Walmart Moms Post-Election Focus Poll - Nov. 5, 2014
On behalf of Walmart, Public Opinion Strategies and Purple Strategies completed an 800 sample survey of voters who cast ballots in yesterday's elections. This poll was conducted the evening of November 4th, and has a margin of error for the entire sample of +/-3.1%, and +/- 10% for our sub sample of Walmart Moms. Fully eleven percent of the sample was comprised of Walmart Moms — women who had shopped at Walmart in the past month who have a child under the age of 18 living in the household.
In the last three previous elections (2008, 2010 and 2012), Walmart Moms have sided with the winning side in each — voting for President Obama in '08 and '12 and support Congressional Republicans in 2010.
Breaking with their tradition of siding with the winning side, Walmart Moms gave Democrats a 51%-46% margin in Congressional races on election night.
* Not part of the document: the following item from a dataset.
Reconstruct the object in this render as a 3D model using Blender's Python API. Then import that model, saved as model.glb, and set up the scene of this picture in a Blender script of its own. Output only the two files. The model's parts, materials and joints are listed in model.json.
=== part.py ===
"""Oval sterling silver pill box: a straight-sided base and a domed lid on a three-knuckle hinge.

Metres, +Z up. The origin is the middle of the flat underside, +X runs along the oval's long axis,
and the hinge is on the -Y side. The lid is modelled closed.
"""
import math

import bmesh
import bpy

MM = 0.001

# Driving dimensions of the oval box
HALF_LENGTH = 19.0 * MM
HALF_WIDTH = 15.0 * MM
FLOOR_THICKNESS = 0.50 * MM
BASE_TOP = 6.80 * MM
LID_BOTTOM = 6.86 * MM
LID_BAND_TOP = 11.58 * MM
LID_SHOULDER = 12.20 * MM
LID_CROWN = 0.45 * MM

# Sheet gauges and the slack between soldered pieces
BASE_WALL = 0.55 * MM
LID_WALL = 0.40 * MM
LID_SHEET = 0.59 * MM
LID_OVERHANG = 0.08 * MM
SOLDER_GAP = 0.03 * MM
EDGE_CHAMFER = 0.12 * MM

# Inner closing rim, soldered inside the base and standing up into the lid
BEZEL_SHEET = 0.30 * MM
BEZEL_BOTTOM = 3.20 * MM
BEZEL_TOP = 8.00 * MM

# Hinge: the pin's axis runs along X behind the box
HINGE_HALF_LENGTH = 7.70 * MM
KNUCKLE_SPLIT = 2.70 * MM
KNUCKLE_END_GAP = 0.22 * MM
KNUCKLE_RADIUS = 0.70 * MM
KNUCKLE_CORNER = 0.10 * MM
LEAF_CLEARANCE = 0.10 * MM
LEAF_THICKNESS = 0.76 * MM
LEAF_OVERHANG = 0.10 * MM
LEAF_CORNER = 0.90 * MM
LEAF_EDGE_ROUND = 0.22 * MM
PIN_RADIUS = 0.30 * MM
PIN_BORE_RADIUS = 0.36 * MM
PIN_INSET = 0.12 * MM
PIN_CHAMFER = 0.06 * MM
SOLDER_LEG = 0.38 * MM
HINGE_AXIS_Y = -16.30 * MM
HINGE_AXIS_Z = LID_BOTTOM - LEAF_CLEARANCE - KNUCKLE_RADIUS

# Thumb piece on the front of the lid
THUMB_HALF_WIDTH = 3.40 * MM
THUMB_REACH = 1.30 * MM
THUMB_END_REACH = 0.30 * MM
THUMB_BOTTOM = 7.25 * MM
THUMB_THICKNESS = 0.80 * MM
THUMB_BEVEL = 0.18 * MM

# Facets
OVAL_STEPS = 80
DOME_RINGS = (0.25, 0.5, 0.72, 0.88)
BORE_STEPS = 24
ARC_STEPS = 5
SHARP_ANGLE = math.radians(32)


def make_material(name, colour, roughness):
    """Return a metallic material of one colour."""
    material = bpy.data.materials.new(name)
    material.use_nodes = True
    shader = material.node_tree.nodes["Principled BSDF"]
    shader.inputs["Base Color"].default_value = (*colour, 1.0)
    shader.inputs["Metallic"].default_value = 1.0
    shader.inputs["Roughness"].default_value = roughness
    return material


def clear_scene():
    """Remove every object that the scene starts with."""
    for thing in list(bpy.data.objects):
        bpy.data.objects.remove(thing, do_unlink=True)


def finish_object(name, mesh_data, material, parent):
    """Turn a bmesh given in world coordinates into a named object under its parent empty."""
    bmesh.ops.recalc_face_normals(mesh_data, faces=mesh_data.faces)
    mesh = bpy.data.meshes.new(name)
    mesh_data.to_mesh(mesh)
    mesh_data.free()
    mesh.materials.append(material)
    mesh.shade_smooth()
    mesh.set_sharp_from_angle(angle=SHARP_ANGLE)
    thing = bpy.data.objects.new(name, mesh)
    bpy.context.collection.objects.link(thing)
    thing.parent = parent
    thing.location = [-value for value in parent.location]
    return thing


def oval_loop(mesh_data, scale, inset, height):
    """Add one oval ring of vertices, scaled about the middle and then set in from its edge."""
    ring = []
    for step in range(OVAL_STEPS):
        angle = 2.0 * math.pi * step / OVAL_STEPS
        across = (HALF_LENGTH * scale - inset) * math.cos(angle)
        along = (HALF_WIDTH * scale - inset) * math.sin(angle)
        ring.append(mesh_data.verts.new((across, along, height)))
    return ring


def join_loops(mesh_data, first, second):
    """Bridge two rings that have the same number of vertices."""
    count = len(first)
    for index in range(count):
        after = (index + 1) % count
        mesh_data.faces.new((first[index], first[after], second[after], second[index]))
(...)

This is nearly the opposite of voters overall, who gave Republicans the edge by a 52%-46% margin.
Half (49%) of Walmart Moms made their final decisions on which candidate to support for Congress after October 1 — that's ten points higher than the overall sample. This mirrors our focus group conversations, in which Moms said they were late-engagers in the political campaigns, as they were overwhelmingly focused on family issues and concerns rather than on political campaigns.
Further, fully 36% of Walmart Moms said they went on-line in the last few days of the political campaign to look up information regarding the candidates, slightly more than voters overall (32%).
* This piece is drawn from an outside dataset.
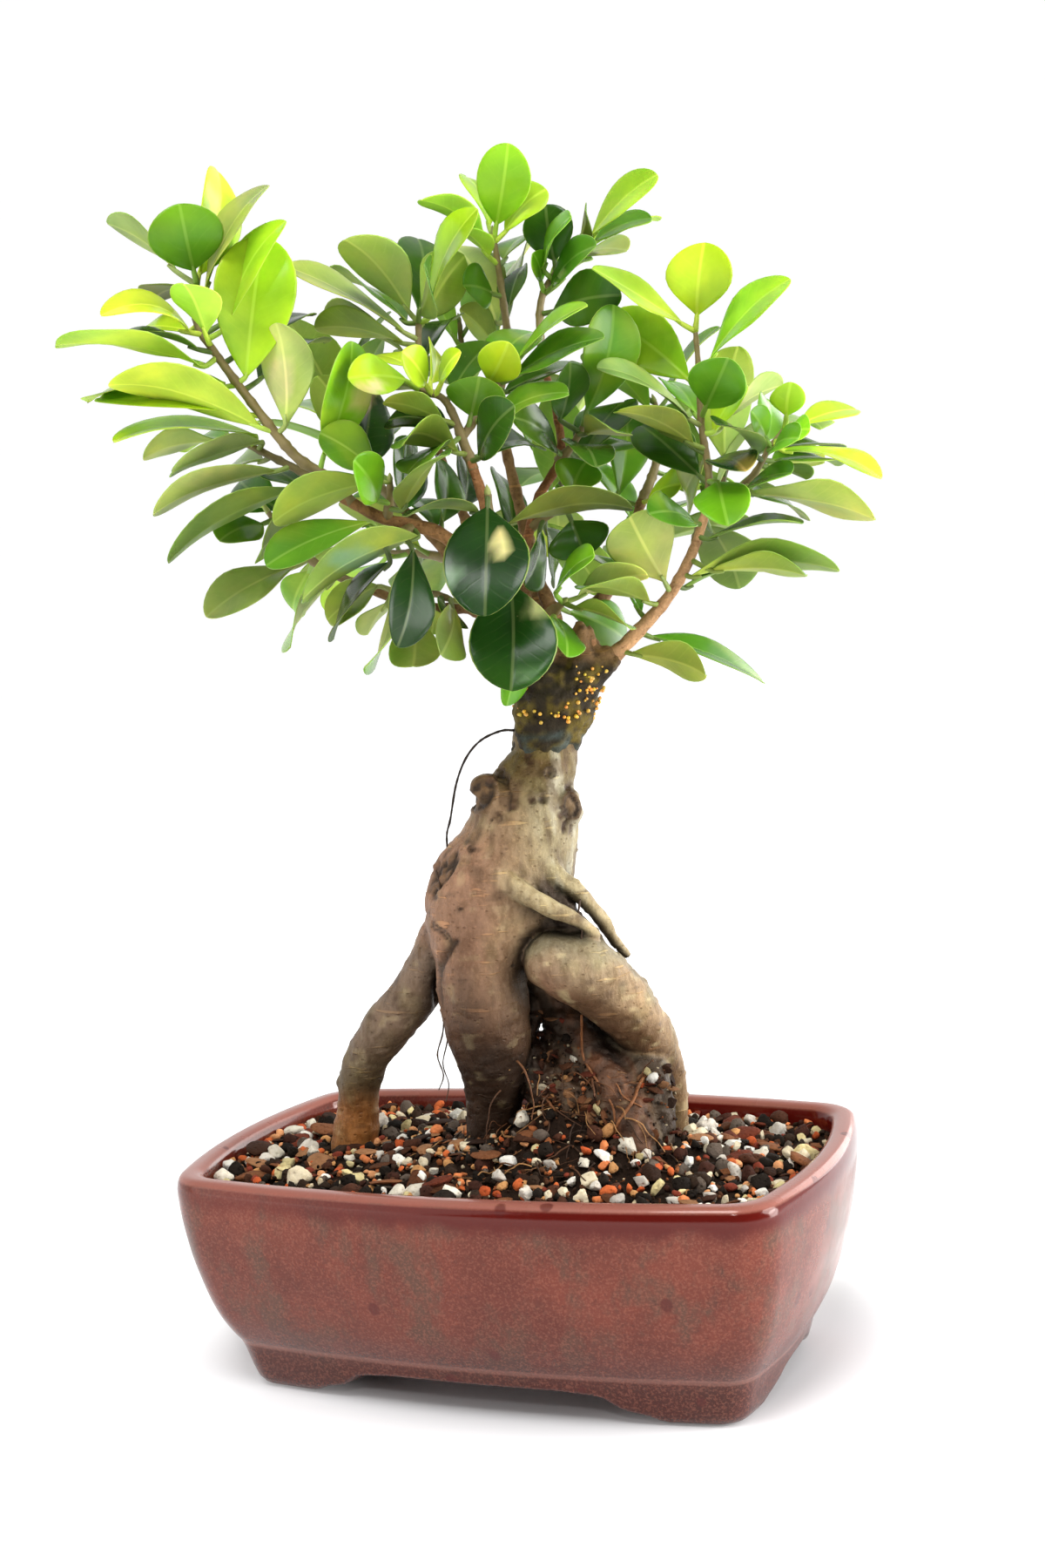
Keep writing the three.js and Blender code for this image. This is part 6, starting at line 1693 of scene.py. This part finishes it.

Just one-quarter of Walmart Moms believe the country is headed in the right direction (24%), while 67% say the country is off on the wrong track. While these results are a bit more positive than voters as a whole, they still reflect a very negative political environment – as seen in our most recent focus groups in Charlotte, New Orleans, Little Rock and Des Moines.
Our post-election sample of voters disapprove of the job that President Obama is doing by a 51%-45% margin, with Walmart Moms rating the President similarly at 51%-43%. The intensity of disapproval among Walmart Moms toward the President is significantly less negative than it is among all voters. While 40% of all voters strongly disapprove of the job President Obama is doing, just 31% of Walmart Moms share that same sentiment.
Voters overall were more likely to say their vote was a message opposing President Obama than one supporting him (32%-17%, 48% not a message), Walmart Moms were much more mixed in their attitudes, with 24% saying their vote was one of opposition to the President, 21% saying their vote was in support, and more than half saying their vote was not a message.
In each of the last three elections, we've found Walmart Moms to be both proven swing voters and siding with the winning party. Similar to the 2012 Presidential election, these women voted for Democrats, but not by nearly wide enough margins to forestall major GOP gains. (These women supported Obama by 56%-43% in 2012, but supported DEM candidates by a much narrower 52%-46% score in 2014.)
While President Obama is as unpopular with these Moms as with voters overall, just a quarter of Moms say they were trying to send a message in opposition to the President. To reconnect with these voters, incoming elected officials should work to show their commitment not just to the economy, but to local issues like education. These Moms will continue to be a critical swing bloc crucial for both parties headed into the 2016 Presidential election.